-- Start --

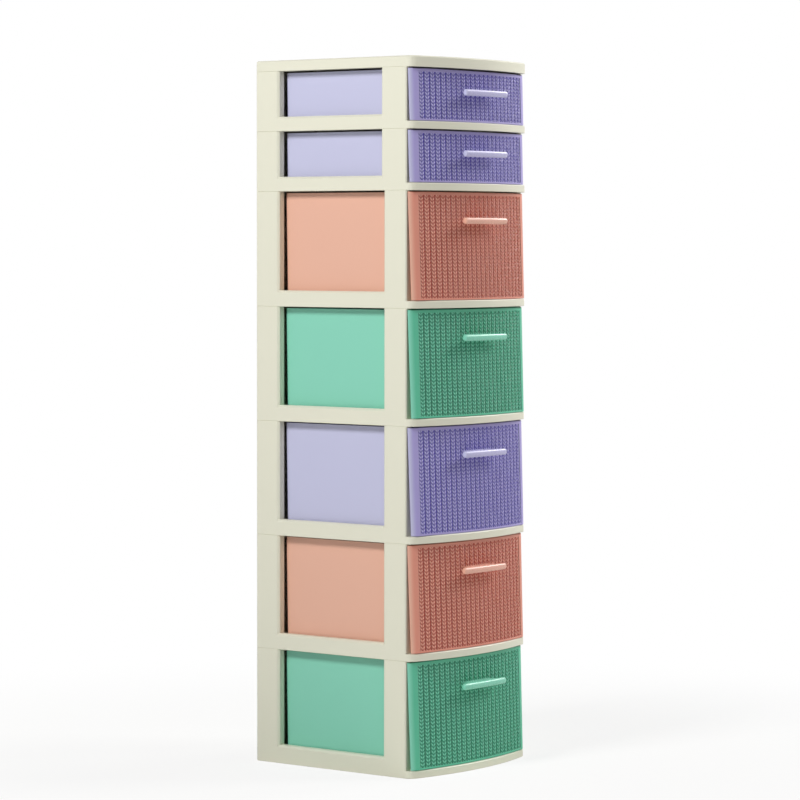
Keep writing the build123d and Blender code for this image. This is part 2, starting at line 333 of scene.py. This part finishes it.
def addKnit(number):
    node = f"drawer_{number}"
    low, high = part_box(node)
    kind = "shallow" if high.z - low.z < front["shallowBelow"] * mm else "deep"
    top = high.z / mm
    fieldTop = top - knit["belowTop"]
    fieldFoot = top - front["height"][kind] + knit["aboveFoot"]
    rows = knit["rows"][kind]
    rowPitch = (fieldTop - fieldFoot) / rows
    lean = math.tan(math.radians(front["lean"]))
    stations = knitStations()
    phases = [(row, part) for row in range(-1, rows) for part in knit["along"]] + [(rows, 0.0)]

    points = []
    hollows = []
    for row, part in phases:
        for x, out in stations:
            z = fieldFoot + (row + part + knit["climb"] * out) * rowPitch
            height = stitchHeight(out, part)
            y = frontDepth(x) - (top - z) * lean + knit["crease"] - knit["relief"] * height
            points.append((x * mm, y * mm, z * mm))
            # painted crease shade: full down in a crease, none on the fattest part of an arm
            hollows.append((1 - height) ** knit["shadeReach"])
    width = len(stations)
    faces = []
    for j in range(len(phases) - 1):
        for i in range(width - 1):
            corner = j * width + i
            faces.append((corner, corner + 1, corner + width + 1, corner + width))

    slot = slotOf[node]
    piece = addMesh(node + "_knit", points, faces, knitMaterials[slot], f"drawer_body_{number}")
    piece.data.attributes.new("hollow", "FLOAT", "POINT").data.foreach_set("value", hollows)
    trimKnit(piece.data, fieldFoot, fieldTop)
    smoothOutwards(piece.data, knit["creaseAngle"])
    return len(piece.data.polygons)


faceCount = sum(addKnit(number) for number in drawerNumbers)
print("knit: seven fronts,", faceCount, "faces")

# Handles: a bar with a soft section and rounded ends, on a flat web that runs into the front
handle = {
    "halfLength": 50.5,
    "halfTall": 4.75,
    "halfThick": 4.25,
    "bow": 2.0,
    "squareness": 2.5,  # exponent of the section: 2 is an ellipse, more is squarer
    "around": 36,
    "along": 14,
    "endRadius": 2.2,
    "endSteps": 5,
    "halfWeb": 31.5,
    "webThick": 4.5,
    "webSquareness": 8.0,
    "webSink": 0.6,  # how deep in the bar the web's flare starts
    "flare": 3.5,  # fillet between web and bar
    "flareSteps": 5,
    "creaseAngle": 40,
}


def roundedSection(wide, tall, power, count):
    ring = []
    for step in range(count):
        angle = 2 * math.pi * step / count
        across, up = math.cos(angle), math.sin(angle)
        ring.append((wide * math.copysign(abs(across) ** (2 / power), across),
                     tall * math.copysign(abs(up) ** (2 / power), up)))
    return ring


def loft(rings):
    count = len(rings[0])
    points = [point for ring in rings for point in ring]
    faces = [tuple(reversed(range(count))), tuple(range(len(points) - count, len(points)))]
    for j in range(len(rings) - 1):
        for i in range(count):
            corner, following = j * count + i, j * count + (i + 1) % count
            faces.append((corner, following, following + count, corner + count))
    return points, faces


# Along the bar: how far from its middle, and how much its rounded ends draw the section in there
def barStations():
    reach, radius = handle["halfLength"], handle["endRadius"]
    quarter = [math.pi / 2 * step / handle["endSteps"] for step in range(handle["endSteps"])]
    ends = [(radius * (1 - math.cos(turn)), radius * (1 - math.sin(turn))) for turn in quarter]
    shares = [2 * step / handle["along"] - 1 for step in range(handle["along"] + 1)]
    stations = [(t - reach, inset) for t, inset in ends]
    stations += [((reach - radius) * share, 0.0) for share in shares]
    return stations + [(reach - t, inset) for t, inset in reversed(ends)]


def barRings(face, middle):
    radius = (handle["halfLength"] ** 2 + handle["bow"] ** 2) / (2 * handle["bow"])
    sweep = math.asin(handle["halfLength"] / radius)
    rings = []
    for s, inset in barStations():
        turn = s / handle["halfLength"] * sweep
        section = roundedSection(handle["halfThick"] - inset, handle["halfTall"] - inset,
                                 handle["squareness"], handle["around"])
        rings.append([((radius - back) * math.sin(turn) * mm,
                       (face + radius - (radius - back) * math.cos(turn)) * mm,
                       (middle + up) * mm) for back, up in section])
    return rings


def webRings(face, end, middle):
    flareStart = face + handle["halfThick"] - handle["webSink"]
    steps = [step / handle["flareSteps"] for step in range(handle["flareSteps"] + 1)]
    rings = []
    for depth in [face] + [flareStart + handle["flare"] * share for share in steps] + [end]:
        clear = min(max((depth - flareStart) / handle["flare"], 0.0), 1.0)
        half = handle["halfWeb"] + handle["flare"] * (1 - math.sqrt(1 - (1 - clear) ** 2))
        section = roundedSection(half, handle["webThick"] / 2, handle["webSquareness"], handle["around"])
        rings.append([(x * mm, depth * mm, (middle + up) * mm) for x, up in section])
    return rings


def addHandle(number):
    node = f"handle_{number}"
    low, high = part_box(node)
    face = low.y / mm + handle["halfThick"]
    points, faces = loft(barRings(face, (low.z + high.z) / 2 / mm))
    webPoints, webFaces = loft(webRings(face, high.y / mm, high.z / mm - handle["webThick"] / 2))
    faces += [tuple(len(points) + corner for corner in reversed(corners)) for corners in webFaces]
    points += webPoints
    slot = slotOf[node]
    piece = addMesh(node + "_soft", points, faces, handleMaterials[slot], f"drawer_body_{number}")
    smoothOutwards(piece.data, handle["creaseAngle"])
    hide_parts(node)


for number in drawerNumbers:
    addHandle(number)
print("handles: seven bars on their webs")

# Floor, world and lamps
studio = {
    "floor": "#F8F8F6",
    "floorRoughness": 0.6,
    "floorSize": 14.0,  # metres, as the two fades and the lamps' places and sizes
    "shadowFrom": 0.45,  # from here on out the floor turns into plain white
    "shadowTo": 1.3,
    "shadowDepth": 0.2,  # how much of the shadow is left beside the tower
    "fill": 0.11,
    "fillColour": "#F6F8FF",
    "lampColour": "#FFFEFC",
    "lamps": {
        "left softbox": {"place": (-2.6, 0.1, 2.45), "aim": (-0.1, 0, 0.6), "size": 0.8, "power": 63},
        "front softbox": {"place": (3.2, -3.05, 3.9), "aim": (0, -0.15, 0.5), "size": 1.8, "power": 135},
        "right softbox": {"place": (2.72, -0.63, 2.2), "aim": (0, -0.15, 0.6), "size": 0.8, "power": 42},
    },
}


def addLamp(name, lamp, colour):
    data = bpy.data.lights.new(name, "AREA")
    data.size = lamp["size"]
    data.energy = lamp["power"]
    data.color = linear(colour)[:3]
    light = bpy.data.objects.new(name, data)
    place = Vector(lamp["place"])
    light.location = place
    light.rotation_mode = "QUATERNION"
    light.rotation_quaternion = (Vector(lamp["aim"]) - place).to_track_quat("-Z", "Y")
    bpy.context.scene.collection.objects.link(light)


# Matte paint that shows the shadow, and plain white to the camera farther out
def studioFloor(room):
    material, tree = newTree("painted studio floor")
    ray = addNode(tree, "ShaderNodeLightPath", {}).outputs
    matte = addNode(tree, "ShaderNodeBsdfDiffuse",
                    {"Color": linear(room["floor"]), "Roughness": room["floorRoughness"]})
    white = addNode(tree, "ShaderNodeEmission", {"Color": (1, 1, 1, 1), "Strength": 1.0})
    place = addNode(tree, "ShaderNodeTexCoord", {}).outputs["Object"]
    away = addNode(tree, "ShaderNodeVectorMath", {0: place}, operation="LENGTH").outputs["Value"]
    fade = addNode(tree, "ShaderNodeMapRange",
                   {"Value": away,
                    "From Min": room["shadowFrom"],
                    "From Max": room["shadowTo"],
                    "To Min": 1 - room["shadowDepth"],
                    "To Max": 1.0},
                   interpolation_type="SMOOTHSTEP")
    share = addNode(tree, "ShaderNodeMath", {0: ray["Is Camera Ray"], 1: fade.outputs[0]},
                    operation="MULTIPLY").outputs[0]
    shader = addNode(tree, "ShaderNodeMixShader", {0: share, 1: matte.outputs[0], 2: white.outputs[0]})
    addNode(tree, "ShaderNodeOutputMaterial", {"Surface": shader.outputs[0]})
    return material


def addFloor(room):
    half = room["floorSize"] / 2
    corners = [(-half, -half, 0), (half, -half, 0), (half, half, 0), (-half, half, 0)]
    mesh = bpy.data.meshes.new("floor")
    mesh.from_pydata(corners, [], [(0, 1, 2, 3)])
    mesh.materials.append(studioFloor(room))
    floor = bpy.data.objects.new("floor", mesh)
    bpy.context.scene.collection.objects.link(floor)


# Soft fill on the object, plain white to the camera and in reflections
def lightWorld(room):
    world = bpy.data.worlds.new("studio")
    world.use_nodes = True
    tree = world.node_tree
    tree.nodes.clear()
    ray = addNode(tree, "ShaderNodeLightPath", {}).outputs
    direct = addNode(tree, "ShaderNodeMath", {0: ray["Is Camera Ray"], 1: ray["Is Glossy Ray"]},
                     operation="MAXIMUM")
    seen = addNode(tree, "ShaderNodeMath", {0: direct.outputs[0], 1: ray["Is Transmission Ray"]},
                   operation="MAXIMUM").outputs[0]
    fill = addNode(tree, "ShaderNodeBackground",
                   {"Color": linear(room["fillColour"]), "Strength": room["fill"]})
    white = addNode(tree, "ShaderNodeBackground", {"Color": (1, 1, 1, 1), "Strength": 1.0})
    shader = addNode(tree, "ShaderNodeMixShader", {0: seen, 1: fill.outputs[0], 2: white.outputs[0]})
    addNode(tree, "ShaderNodeOutputWorld", {"Surface": shader.outputs[0]})
    bpy.context.scene.world = world


addFloor(studio)
lightWorld(studio)
for name, lamp in studio["lamps"].items():
    addLamp(name, lamp, studio["lampColour"])
bpy.context.scene.view_settings.view_transform = "Standard"
print("studio: floor, world and", len(studio["lamps"]), "lamps")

-- End --

# Given task
Exactly the lines from the one holding "hide_parts(node)" through the one holding "seven bars on" should be printed, ends included.

# Expected output
    hide_parts(node)


for number in drawerNumbers:
    addHandle(number)
print("handles: seven bars on their webs")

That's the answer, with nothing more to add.